La solución a los millones de refugiados sirios que
han abandonado su país o están a punto de hacerlo no es cerrar las fronteras y
los ojos y oídos al problema, como tampoco lo era abrir las puertas de par en par
y conceder barra libre de ciudadanía europea a todo el que la quiera.

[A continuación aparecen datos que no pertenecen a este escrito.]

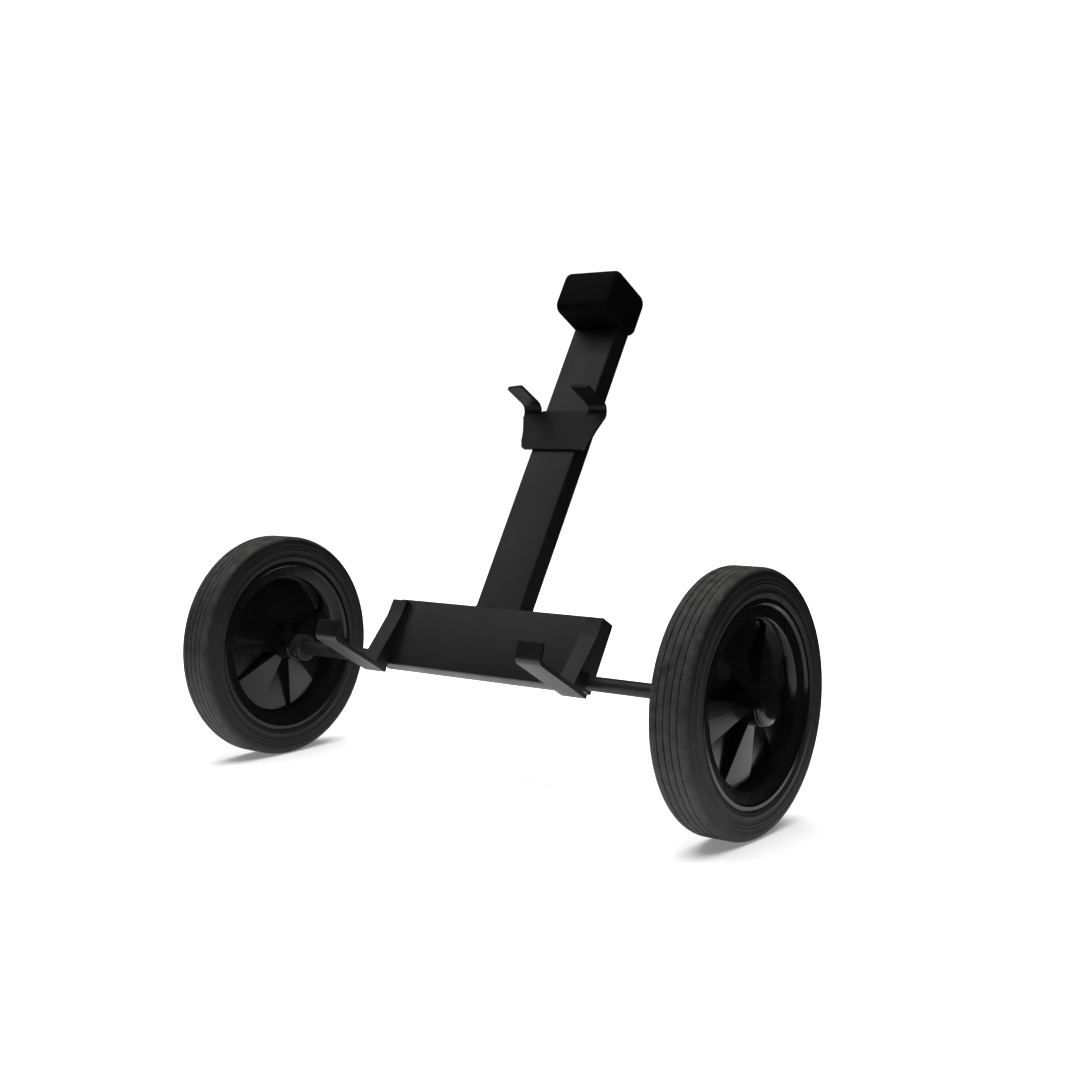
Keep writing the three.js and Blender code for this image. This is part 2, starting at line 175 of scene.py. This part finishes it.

Nos encontramos ante un tremendo dilema moral
entre lo que un país, o en este caso una entidad supranacional, debe hacer y lo
que puede permitirse hacer, entre la ética y la justicia y la dureza de las cifras
y balances.
La realidad es que existe un país, con
aproximadamente la mitad de la población de España literalmente devastado por
la guerra entre un dictador sin escrúpulos y unos fanáticos con menos aún, una infierno
en cuya creación la responsabilidad de las potencias occidentales (léase EEUU y
UE) es evidente. Una vez más, los grandes arquitectos del nuevo orden mundial
jugaron a aprendices de brujos (léase primavera árabe) y, una vez más, la
cagaron estrepitosamente.
Parece meridianamente claro que la solución debe
aplicarse en origen, pero occidente se limita a permitir que Rusia apoye al
dictador y emitir una tibia protesta para salvaguardar las formas.
Entretanto, tenemos a centenares de miles de
personas que huyeron del infierno y encontraron un purgatorio igual o peor,
cuando no la muerte. Y Europa sólo parece preocupada de levantar verjas, de
metal o políticas, y que nada altere su cómoda seguridad.